Job:
Reproduce the lines from the one bearing "Write part 4" through the one bearing "out = GRIP_W / 2", inclusive. Copy them exactly; include no other line.

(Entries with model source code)
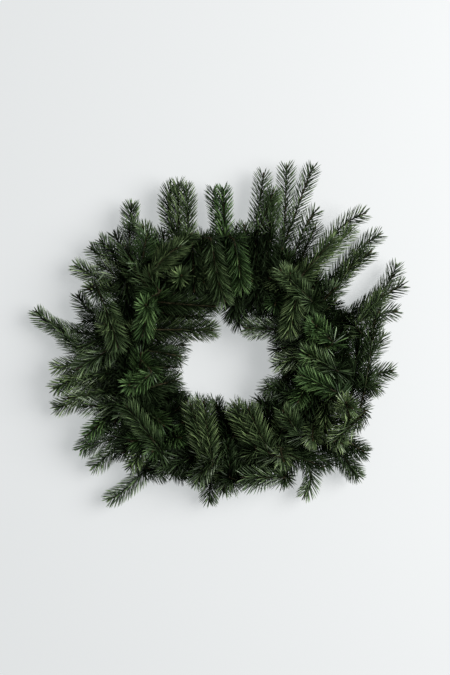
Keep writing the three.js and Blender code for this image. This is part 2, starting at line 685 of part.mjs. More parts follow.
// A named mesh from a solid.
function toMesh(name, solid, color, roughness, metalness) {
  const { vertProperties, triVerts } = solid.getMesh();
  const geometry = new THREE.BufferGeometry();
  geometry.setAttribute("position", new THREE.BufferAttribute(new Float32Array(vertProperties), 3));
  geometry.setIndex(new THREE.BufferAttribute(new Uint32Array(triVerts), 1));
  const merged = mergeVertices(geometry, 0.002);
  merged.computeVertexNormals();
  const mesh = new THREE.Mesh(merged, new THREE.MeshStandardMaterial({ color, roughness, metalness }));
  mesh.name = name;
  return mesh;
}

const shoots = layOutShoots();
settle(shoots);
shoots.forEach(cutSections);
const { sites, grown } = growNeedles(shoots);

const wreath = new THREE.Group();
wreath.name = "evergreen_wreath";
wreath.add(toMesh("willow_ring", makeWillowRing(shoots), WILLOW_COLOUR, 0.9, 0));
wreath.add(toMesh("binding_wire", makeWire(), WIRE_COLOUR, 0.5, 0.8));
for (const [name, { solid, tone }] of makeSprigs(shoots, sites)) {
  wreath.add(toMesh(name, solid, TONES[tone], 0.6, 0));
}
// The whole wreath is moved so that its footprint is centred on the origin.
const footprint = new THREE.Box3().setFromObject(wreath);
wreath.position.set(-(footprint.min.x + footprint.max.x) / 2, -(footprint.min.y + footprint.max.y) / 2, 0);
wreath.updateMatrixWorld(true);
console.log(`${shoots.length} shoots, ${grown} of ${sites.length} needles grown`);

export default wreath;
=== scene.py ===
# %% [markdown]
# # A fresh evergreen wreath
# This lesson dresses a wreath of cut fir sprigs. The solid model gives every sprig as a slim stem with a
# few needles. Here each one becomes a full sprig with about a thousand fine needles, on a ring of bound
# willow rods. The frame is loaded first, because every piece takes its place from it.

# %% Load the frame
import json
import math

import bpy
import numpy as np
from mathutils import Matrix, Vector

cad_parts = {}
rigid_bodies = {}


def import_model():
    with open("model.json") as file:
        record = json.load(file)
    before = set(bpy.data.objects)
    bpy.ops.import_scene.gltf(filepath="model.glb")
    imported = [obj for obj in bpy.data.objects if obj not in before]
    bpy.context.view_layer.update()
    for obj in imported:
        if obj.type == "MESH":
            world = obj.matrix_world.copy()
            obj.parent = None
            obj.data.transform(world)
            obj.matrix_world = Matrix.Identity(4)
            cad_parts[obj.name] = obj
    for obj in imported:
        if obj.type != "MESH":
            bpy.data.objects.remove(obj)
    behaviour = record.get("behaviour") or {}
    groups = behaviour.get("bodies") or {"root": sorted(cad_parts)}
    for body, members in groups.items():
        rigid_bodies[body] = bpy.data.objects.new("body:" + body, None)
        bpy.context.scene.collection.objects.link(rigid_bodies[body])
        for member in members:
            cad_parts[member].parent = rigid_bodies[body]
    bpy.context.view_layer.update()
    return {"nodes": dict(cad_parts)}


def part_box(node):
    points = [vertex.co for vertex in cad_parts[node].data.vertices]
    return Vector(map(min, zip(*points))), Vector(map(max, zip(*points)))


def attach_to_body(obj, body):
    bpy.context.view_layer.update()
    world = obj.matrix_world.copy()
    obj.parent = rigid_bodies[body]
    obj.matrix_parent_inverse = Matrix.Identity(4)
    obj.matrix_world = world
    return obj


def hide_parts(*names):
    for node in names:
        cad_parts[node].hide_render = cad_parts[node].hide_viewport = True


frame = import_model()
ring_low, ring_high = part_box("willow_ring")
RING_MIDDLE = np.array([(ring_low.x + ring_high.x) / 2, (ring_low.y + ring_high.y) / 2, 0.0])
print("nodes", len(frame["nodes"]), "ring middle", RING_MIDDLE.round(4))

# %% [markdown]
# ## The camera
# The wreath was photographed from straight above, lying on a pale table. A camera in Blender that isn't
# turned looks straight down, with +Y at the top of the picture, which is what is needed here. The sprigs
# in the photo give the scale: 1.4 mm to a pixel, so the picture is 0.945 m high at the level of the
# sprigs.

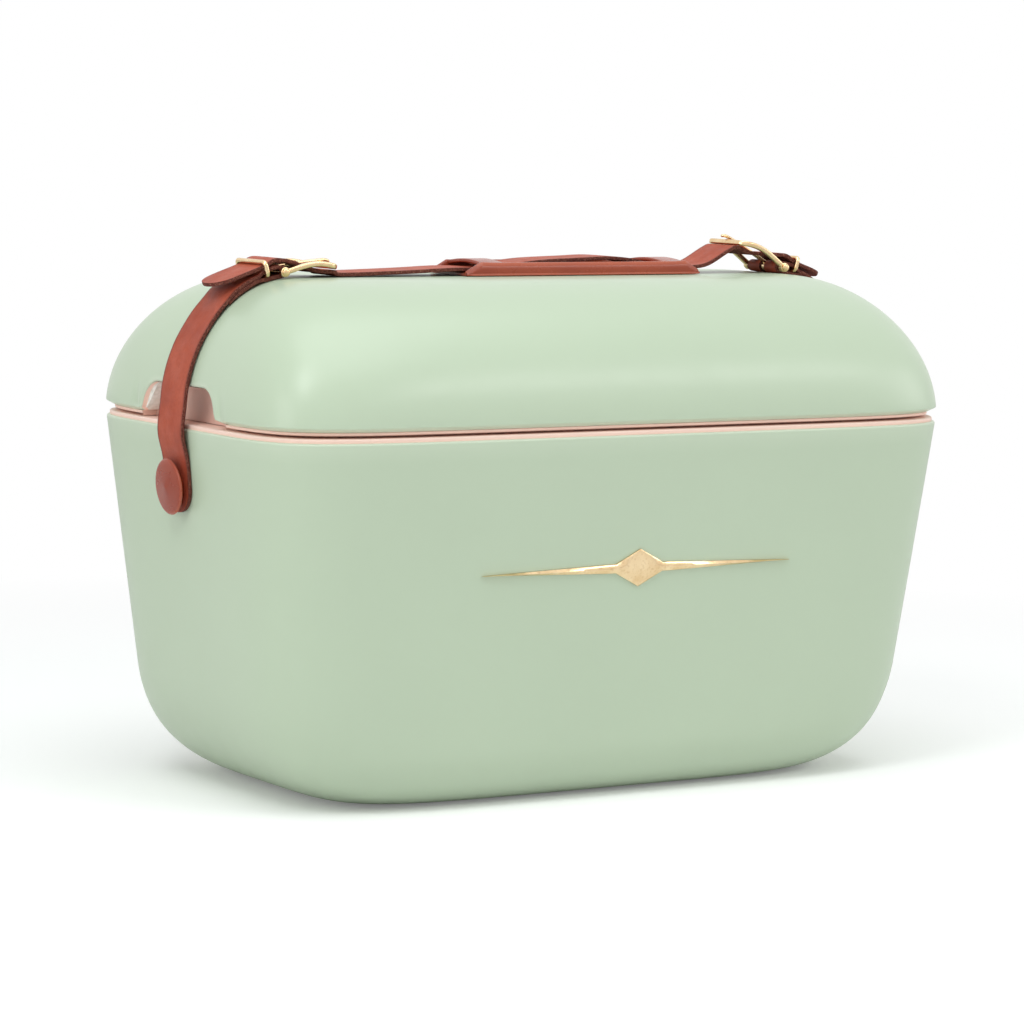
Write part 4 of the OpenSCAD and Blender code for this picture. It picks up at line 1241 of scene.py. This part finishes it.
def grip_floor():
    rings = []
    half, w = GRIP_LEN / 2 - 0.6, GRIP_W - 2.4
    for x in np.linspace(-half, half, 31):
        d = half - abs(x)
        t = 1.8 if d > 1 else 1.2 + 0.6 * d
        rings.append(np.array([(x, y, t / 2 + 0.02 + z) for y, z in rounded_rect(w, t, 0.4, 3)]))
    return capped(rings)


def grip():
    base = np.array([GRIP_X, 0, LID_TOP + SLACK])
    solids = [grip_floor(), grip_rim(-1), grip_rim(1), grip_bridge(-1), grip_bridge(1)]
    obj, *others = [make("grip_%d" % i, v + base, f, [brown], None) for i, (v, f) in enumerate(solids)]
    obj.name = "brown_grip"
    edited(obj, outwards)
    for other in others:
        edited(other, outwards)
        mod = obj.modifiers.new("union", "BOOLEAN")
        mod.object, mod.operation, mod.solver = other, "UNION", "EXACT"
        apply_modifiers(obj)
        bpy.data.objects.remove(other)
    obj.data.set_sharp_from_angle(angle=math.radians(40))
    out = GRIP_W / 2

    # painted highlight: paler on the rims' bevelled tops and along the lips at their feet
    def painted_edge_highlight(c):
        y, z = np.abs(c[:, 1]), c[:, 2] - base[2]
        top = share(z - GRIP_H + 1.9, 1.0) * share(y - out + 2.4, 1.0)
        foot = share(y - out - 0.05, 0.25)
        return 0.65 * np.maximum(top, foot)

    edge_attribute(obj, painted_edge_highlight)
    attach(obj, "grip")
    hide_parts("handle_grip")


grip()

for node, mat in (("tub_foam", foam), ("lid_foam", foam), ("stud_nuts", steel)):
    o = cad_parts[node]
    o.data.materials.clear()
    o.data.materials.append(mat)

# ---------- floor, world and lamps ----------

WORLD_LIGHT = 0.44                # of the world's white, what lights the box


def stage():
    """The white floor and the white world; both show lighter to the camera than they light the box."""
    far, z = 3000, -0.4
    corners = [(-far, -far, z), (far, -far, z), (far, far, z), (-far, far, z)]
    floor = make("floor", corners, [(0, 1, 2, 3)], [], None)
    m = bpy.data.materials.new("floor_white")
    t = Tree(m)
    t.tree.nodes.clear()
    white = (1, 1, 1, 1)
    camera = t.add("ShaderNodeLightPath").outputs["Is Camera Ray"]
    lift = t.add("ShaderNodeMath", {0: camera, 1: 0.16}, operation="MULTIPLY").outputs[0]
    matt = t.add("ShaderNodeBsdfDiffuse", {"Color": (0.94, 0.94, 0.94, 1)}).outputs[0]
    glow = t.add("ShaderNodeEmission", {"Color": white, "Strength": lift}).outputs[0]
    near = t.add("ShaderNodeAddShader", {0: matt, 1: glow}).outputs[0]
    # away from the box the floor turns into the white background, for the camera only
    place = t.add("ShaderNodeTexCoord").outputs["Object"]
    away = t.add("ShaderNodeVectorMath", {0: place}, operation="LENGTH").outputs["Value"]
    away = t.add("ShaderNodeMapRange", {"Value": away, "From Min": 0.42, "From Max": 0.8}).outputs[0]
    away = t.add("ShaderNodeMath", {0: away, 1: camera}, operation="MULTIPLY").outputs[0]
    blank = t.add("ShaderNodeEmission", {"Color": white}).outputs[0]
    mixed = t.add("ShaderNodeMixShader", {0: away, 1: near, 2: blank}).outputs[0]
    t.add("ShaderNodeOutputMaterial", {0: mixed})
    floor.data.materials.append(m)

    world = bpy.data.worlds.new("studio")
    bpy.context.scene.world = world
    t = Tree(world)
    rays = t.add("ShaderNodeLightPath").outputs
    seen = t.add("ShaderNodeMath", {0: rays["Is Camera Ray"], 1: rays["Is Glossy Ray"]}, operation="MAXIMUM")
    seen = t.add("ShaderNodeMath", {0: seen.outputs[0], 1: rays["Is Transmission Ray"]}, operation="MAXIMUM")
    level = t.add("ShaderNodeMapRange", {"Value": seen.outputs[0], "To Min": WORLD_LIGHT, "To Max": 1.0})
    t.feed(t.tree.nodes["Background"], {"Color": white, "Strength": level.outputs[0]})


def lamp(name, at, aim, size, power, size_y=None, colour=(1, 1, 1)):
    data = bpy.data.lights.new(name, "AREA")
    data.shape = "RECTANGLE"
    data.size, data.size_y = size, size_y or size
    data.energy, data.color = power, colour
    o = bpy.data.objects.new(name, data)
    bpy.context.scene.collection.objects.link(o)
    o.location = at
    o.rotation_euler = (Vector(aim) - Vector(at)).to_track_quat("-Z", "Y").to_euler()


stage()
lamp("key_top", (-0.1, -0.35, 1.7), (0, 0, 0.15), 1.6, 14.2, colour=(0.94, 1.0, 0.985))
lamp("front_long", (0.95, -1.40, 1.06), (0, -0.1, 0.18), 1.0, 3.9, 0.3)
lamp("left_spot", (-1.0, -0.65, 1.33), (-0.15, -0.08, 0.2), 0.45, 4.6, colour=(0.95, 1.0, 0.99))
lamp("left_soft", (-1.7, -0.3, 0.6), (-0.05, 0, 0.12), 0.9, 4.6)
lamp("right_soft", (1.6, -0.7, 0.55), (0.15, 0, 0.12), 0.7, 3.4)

Correct output:
Write part 4 of the OpenSCAD and Blender code for this picture. It picks up at line 1241 of scene.py. This part finishes it.
def grip_floor():
    rings = []
    half, w = GRIP_LEN / 2 - 0.6, GRIP_W - 2.4
    for x in np.linspace(-half, half, 31):
        d = half - abs(x)
        t = 1.8 if d > 1 else 1.2 + 0.6 * d
        rings.append(np.array([(x, y, t / 2 + 0.02 + z) for y, z in rounded_rect(w, t, 0.4, 3)]))
    return capped(rings)


def grip():
    base = np.array([GRIP_X, 0, LID_TOP + SLACK])
    solids = [grip_floor(), grip_rim(-1), grip_rim(1), grip_bridge(-1), grip_bridge(1)]
    obj, *others = [make("grip_%d" % i, v + base, f, [brown], None) for i, (v, f) in enumerate(solids)]
    obj.name = "brown_grip"
    edited(obj, outwards)
    for other in others:
        edited(other, outwards)
        mod = obj.modifiers.new("union", "BOOLEAN")
        mod.object, mod.operation, mod.solver = other, "UNION", "EXACT"
        apply_modifiers(obj)
        bpy.data.objects.remove(other)
    obj.data.set_sharp_from_angle(angle=math.radians(40))
    out = GRIP_W / 2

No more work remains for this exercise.